In order to "get the results the Vice President wants," Farbrother asked INS Deputy Commissioner Chris Sale to sign or have INS Commissioner Doris Meissner sign an order to "waive INS rules and regulations" for the agency's district directors. Sale then gave "full authority to waive, suspend, or deviate from [Department of Justice] and INS non-statutory policies, regulations, and procedures" as long as laws were not broken.
On March 26, Mrs. Meissner increased Citizenship USA funding by 20 per cent, giving district directors "full authority over these funds" as well as "full authority to determine the most appropriate, expedient methods" in hiring new employees. At the same time, production goals were increased 40 per cent, to 814,000, for April -September 1996.
Two days later, however, Farbrother still wasn't satisfied; he complained in a memo to Gore that "unless we blast INS headquarters loose from their grip on the frontline managers, we are going to have way too many people still waiting for citizenship in November. I can't make Doris Meissner delegate broad authority to her field managers. Can you?"

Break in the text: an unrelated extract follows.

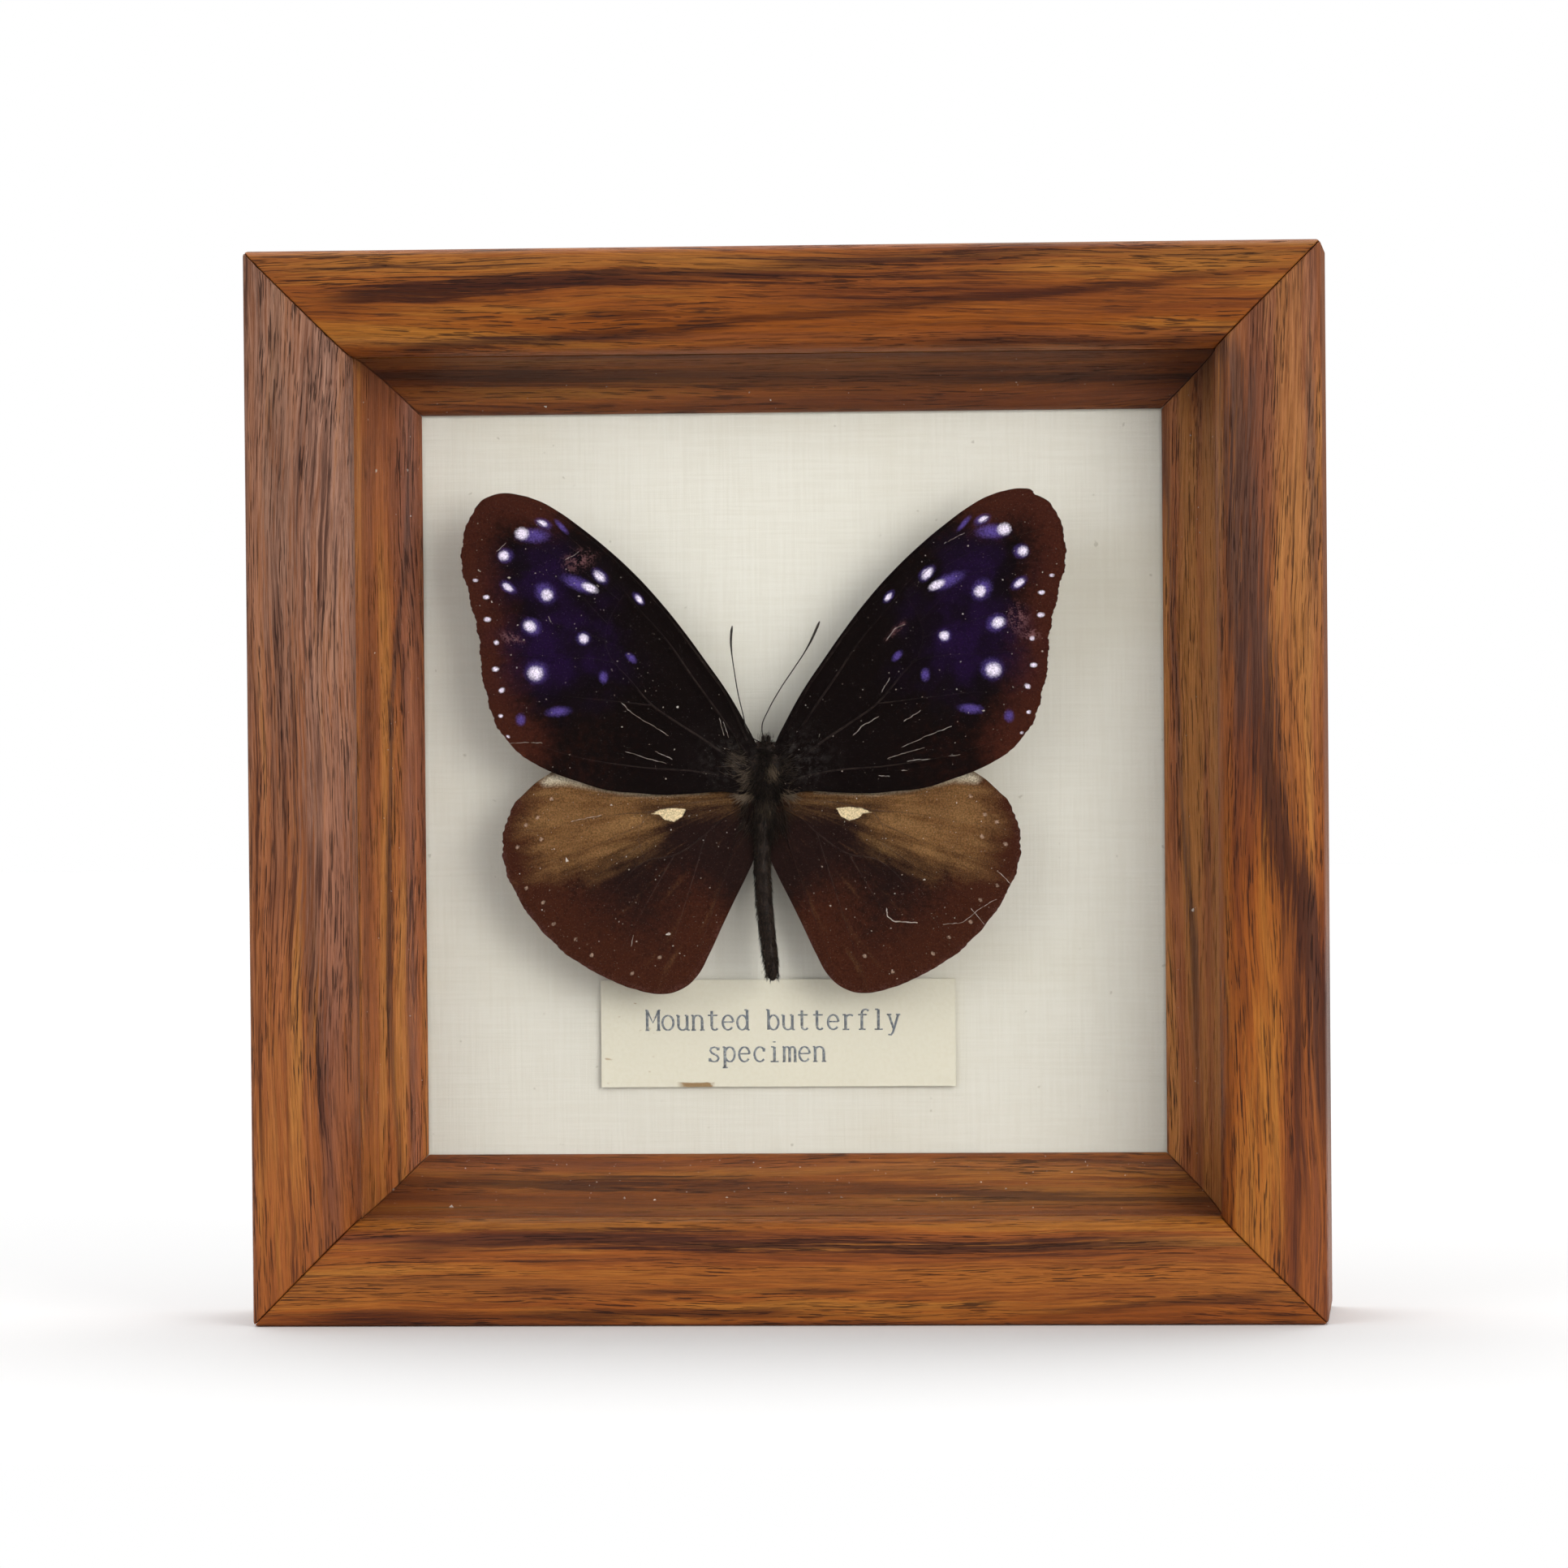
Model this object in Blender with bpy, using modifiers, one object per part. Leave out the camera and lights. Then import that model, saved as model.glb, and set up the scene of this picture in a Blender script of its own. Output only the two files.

On March 29, Farbrother asked if he could replace Sale: "Rather than having me appear to be working against Doris, put me to work for her. Move Chris Sale into another job (like Deputy Director for Programs at the NPR) and make me the INS Deputy Commissioner. From there, I could do more, faster."
In the same memo, Farbrother again touches on how the Administration can cover its political tracks: "To blunt any charge that we are running a citizenship/Clinton voter mill, I am working with the FBI to find a way to tighten up the ridiculously loose fingerprint check system . . . A breakthrough here will look good to the anti-alien lobby."